Since this was a pirate-themed hotel, the British lost every battle as their sailors fell or jumped overboard. They left the captain, whose voice on the recorded soundtrack was provided by Treasure Island developer Steve Wynn, to go down with the ship as it sank.
Despite hotel estimates that it was attracting 4.5 million visitors a year, the show was retired on July 6, 2003, three days before pirate fever began sweeping the world with the opening of “Pirates of the Caribbean: The Curse of the Black Pearl.”
Whoops.
By then, Treasure Island executives had seen enough families and wanted to chase the younger crowd that was flocking to the Palms and the Hard Rock Hotel. So they came up with a new show, using the occasion of the hotel’s 10th anniversary on Oct. 26, 2003, to debut “The Sirens of TI.” Gone was the British navy, having been replaced by sexy sirens, ladies whose singing voices famously lured sailors to their doom.
With artistic direction by Michael Cotten, who designed Michael Jackson’s “History” and ill-fated “This Is It” tours, and original songs produced by Emilio Estefan, the show was directed by Kenny Ortega of “High School Musical” fame.
“It’s old Hollywood movies meet rock ’n’ roll videos,” Ortega said at the time, calling it “a contemporary rock pirate musical.”
The show’s overall aesthetic was a bit like the cast of Thunder From Down Under had sailed into the Spearmint Rhino.
A cabin boy named Eros was lured to The Song, the rechristened pirate ship, where he was held prisoner, eventually leading the pirate crew of The Bull, aka the former Britannia, to attempt a rescue.
What followed was a gorgeous train wreck involving dance numbers, explosions, some light bondage and artery-clogging levels of cheese that put a whole new spin on the words “pirate booty.”
The show ended with the male and female leads going upstairs to a secluded part of the ship with “a little business to take care of.”
If that weren’t enough of a clue that the hotel had changed, there was this lyric: “Are you looking for the arcade? Well, it doesn’t exist anymore. You wanna know why? Because this is an adult candy store.”
Public reaction to the new show could charitably be described as “mixed.” Still, it gyrated on, four shows a night, weather permitting, until Oct. 21, 2003. It never returned from a brief hiatus once it became clear that current Treasure Island owner Phil Ruffin was drastically shortening the renamed Sirens’ Cove to make room for a retail development.
The ships are still there, a monument to bygone days.
The Bull, though, has been positioned in a way that makes it look as though it ran aground at Señor Frog’s, and its crew just decided to stay.
Excalibur
It was billed as one of the largest animatronic dragons in the world. A 70-foot long, three-story, smoke-snorting, fire-breathing monster that roamed the Excalibur moat, every hour on the hour, from 6 p.m. to 1 a.m.
“It took nine months to construct this beast,” animation supervisor Scott Kessel said at the time. “We really wanted to make this dragon look lifelike.”

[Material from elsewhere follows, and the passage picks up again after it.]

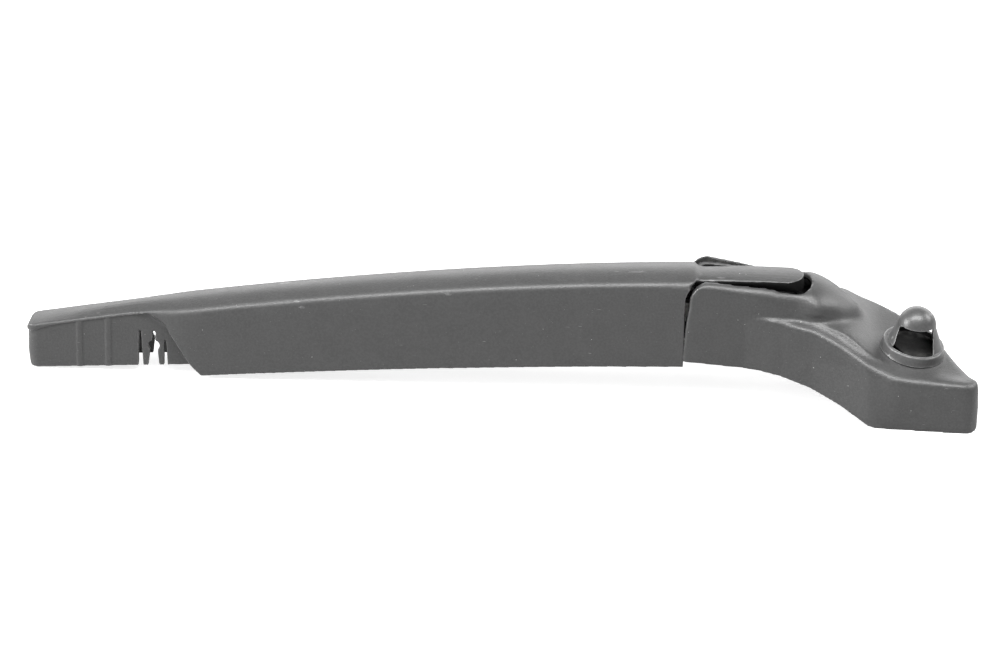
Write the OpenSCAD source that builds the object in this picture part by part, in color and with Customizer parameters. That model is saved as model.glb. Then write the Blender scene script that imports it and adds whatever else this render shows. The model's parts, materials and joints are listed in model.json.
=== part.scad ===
// Rear wiper arm: a channel-section arm with a snap fork at its tip, hinged to a
// cranked mounting head with a hooded nozzle cover over the spindle.
// Origin: spindle axis at the base rim. +Z points away from the glass, the tip is at -X.

/* [Arm] */
// Distance from the hinge axis to the tip
arm_len = 242; // [200:1:320]
// Width of the arm at the hinge end
arm_w_root = 20.6; // [18:0.2:26]
// Width of the arm where the side skirts begin
arm_w_skirt = 19; // [16:0.2:24]
// Highest point of the top surface above the hinge axis
arm_rise = 8.5; // [8.2:0.05:8.8]
// Fall of the top surface from its crest to the start of the skirts
arm_sag = 7.75; // [5:0.05:8.4]
// Depth of the lower edge under the hinge axis at the shallowest point
arm_depth = 23.1; // [21:0.1:26]
// Extra depth of the lower edge at the start of the skirts
arm_bow = 1.7; // [0:0.1:2.4]
// Wall thickness of the side skirts
arm_wall = 2; // [1.6:0.1:2.6]
// Thickness of the top wall
arm_top_wall = 2.4; // [2:0.1:3]
// Radius of the rounded top edges
arm_edge_r = 3; // [1.5:0.1:4]
// Height of the crown across the top
arm_crown = 1; // [0:0.1:2]

/* [Blade tip] */
// Length of the narrow tip beyond the skirts
tip_len = 45; // [40:1:60]
// Width of the tip cap
tip_w = 12; // [11:0.2:14]
// Height of the tip side walls at the fork
tip_h = 21.6; // [20:0.2:22]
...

Excalibur opened June 19, 1990, but the dragon — which we once described as having “hand-painted murky-green scales, glowing yellow eyeballs and a blood-red smile” — didn’t arrive until 1993. It was created by AVG Technologies, the company behind the “Wizard of Oz” display that opened the same year at the MGM Grand.
As for the show, the dragon emerged from behind a gate and lumbered about in a manner best described as “deliberate” — somewhere between the characters at Chuck E. Cheese and those mechanical horses that used to reside in front of supermarkets. It breathed some fire and roared a bit before it began mildly bothering a robotic Merlin. Then the wizard shooed it away with some low-wattage fireworks.
Review-Journal readers voted the show “worst attraction” in the annual Best of Las Vegas polls for 2002 and 2003, then it quietly vanished, leaving behind only memories — as well as Merlin’s cottage and the tracks on which the dragon maneuvered, both of which are still visible in the moat.
Luxor
Resort officials clearly had some pretty lofty goals for Luxor’s fountain show.
Among the attractions that opened with the hotel and casino on Oct. 15, 1993, was the River Nile boat ride that brought hotel guests to their elevators and took others on an 18-minute tour of the hotel, floating by manufactured artifacts and passing through tunnels representing the Tomb of Queen Nefertari and the Temple of Isis.
Then there were the three movielike attractions, collectively known as “Secrets of the Luxor Pyramid,” that were overseen by Douglas Trumbull, the special effects whiz who shared Oscar nominations for best visual effects for “Close Encounters of the Third Kind,” “Blade Runner” and “Star Trek: The Motion Picture.”
The highest praise, though, was reserved for the fountains.
During the day, they’d spout water out of the resort’s Karnak Lake as part of a seemingly endless array of patterns. At night, lasers would shoot from the sphinx’s eyes, setting in motion a process in which more lasers and Egyptian-themed imagery would be projected onto a 60-foot screen of water.
“Luxor officials ‘to a degree’ hope the light-and-water spectacle will displace The Mirage’s erupting volcano as the highest-profile attraction on the Strip,” we wrote on the day of the opening, attributing those hopes to Cliff Hay, then Luxor’s director of rides and attractions.
The sheer variety of water shows that were possible gave the Luxor attraction an edge, Hay said at the time. “(I)f you’ve seen the volcano once or twice, you’ve seen it.”
Today, anyone at the station to catch the tram that links Mandalay Bay and Excalibur can see the remains of Karnak Lake, the fountains and any dreams of unseating the volcano.